Review: Neon Energy Drink
Posted: Jun 08, 2015 at 1:15 PM
(Last Updated: Aug 17, 2015 at 4:28 PM)
Neon energy drink is the product of ViSalus, which is a multi-level marketing company that focuses on weight management products. On the surface Neon looks very much like a stereotypical energy drink. The black, green and white color palette features a design that definitely looks the part of the category. But this isn’t necessarily a good thing. It’s visually similar to other products that have been out there in the past and uses a very similar color palette to one of the category leaders. In any event, the can itself doesn’t really say a whole lot, which would lead one to believe the liquid inside is a stock energy drink formula. Fortunately for Neon, that’s not the case.

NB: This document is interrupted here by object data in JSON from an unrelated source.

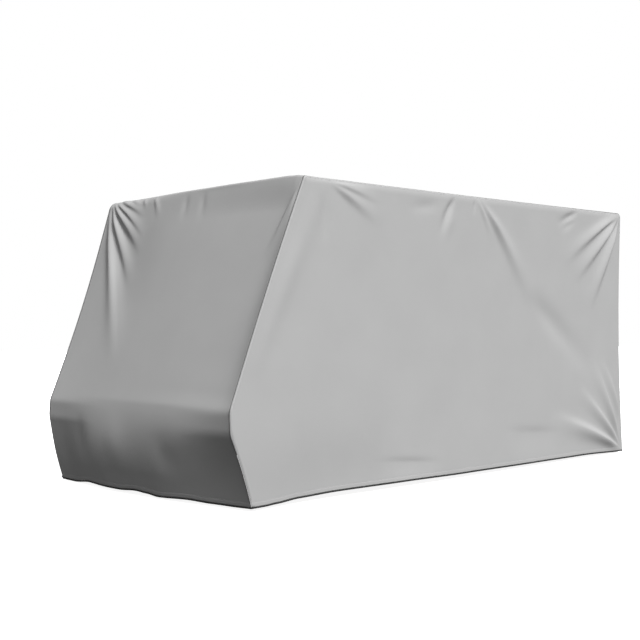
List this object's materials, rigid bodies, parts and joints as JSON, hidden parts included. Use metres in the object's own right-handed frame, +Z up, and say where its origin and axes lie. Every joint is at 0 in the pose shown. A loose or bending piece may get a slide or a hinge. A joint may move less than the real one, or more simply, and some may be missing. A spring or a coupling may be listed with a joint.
{
  "type": "fitted caravan cover",
  "caption": "Hollow fitted cloth cover for a caravan, with a sloping front that turns in at a rounded knee, welted side seams, corner tension folds and a dark bound hem.",
  "frame": {"origin": "middle of the roof panel's underside, where the caravan's roof holds the cover up", "axes": "+X to the sloping front, +Y to the cover's left, +Z up"},
  "size_m": [4.0519, 1.9939, 1.9115],
  "materials": {
    "panel_cloth": "coated polyester, matt with a faint sheen",
    "welt_cloth": "matt folded cloth",
    "binding_tape": "matt woven tape"
  },
  "bodies": {
    "root": {"roof_panel": "panel_cloth", "front_panel": "panel_cloth", "rear_panel": "panel_cloth", "side_panel_left": "panel_cloth", "side_panel_right": "panel_cloth", "seam_welt_left": "welt_cloth", "seam_welt_right": "welt_cloth", "hem_binding": "binding_tape"}
  },
  "joints": []
}
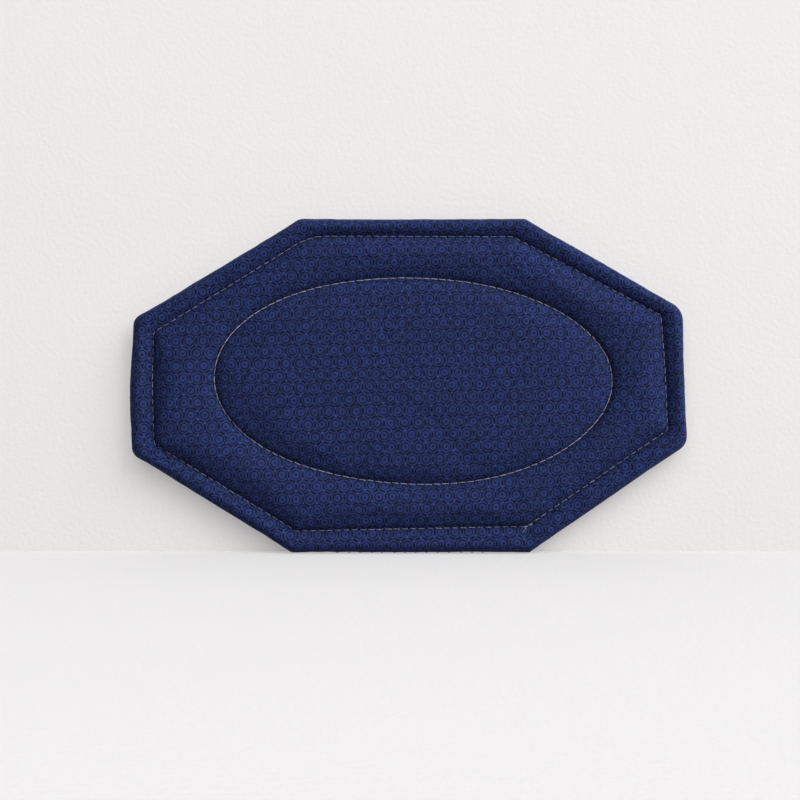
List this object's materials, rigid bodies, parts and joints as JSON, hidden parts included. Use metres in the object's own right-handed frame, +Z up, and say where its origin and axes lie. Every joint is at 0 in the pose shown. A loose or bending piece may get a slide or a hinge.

Instead, the product is made with 24 percent juice, including pear, passion fruit, blueberry, raspberry, and strawberry juices (although from the color and flavor of the liquid, we’d guess that pear juice is the majority of it). It also glows in the dark, which, according the manufacturer, is due to the inclusion of an “element of the South American Cinchona tree.” As for the flavor, the crystalline fructose and juice sweetened formulation is fruity, but there is a slight functional bite to the product. With added prickly pear, green tea extract, and gotu kola, we’d imagine that these are the ingredients behind what we taste at the finish. Otherwise, it’s not the best tasting energy drink that we’ve ever had, but it’s certainly a memorable tasting one. Our only other suggestion is that the company more readily discloses the amount of caffeine per can (100mg -- you can find this on its web site, but not on the can). Finally, there’s the question of viability for any energy drink entering the category. While they certainly have their own distribution from being a multi-level marketing company, we ultimately wonder if this product is compelling enough to consumers, especially when compared with the larger brands or the plethora of startup brands that exist at any point in time. Obviously, there’s a slightly different approach with what’s in the can, but it’s the outside that really feels as though it needs to stand out more. In its current form, we think that it’s just too generic looking and that the company has failed to differentiate it enough. Overall, it’s an interesting concept, but the execution needs work.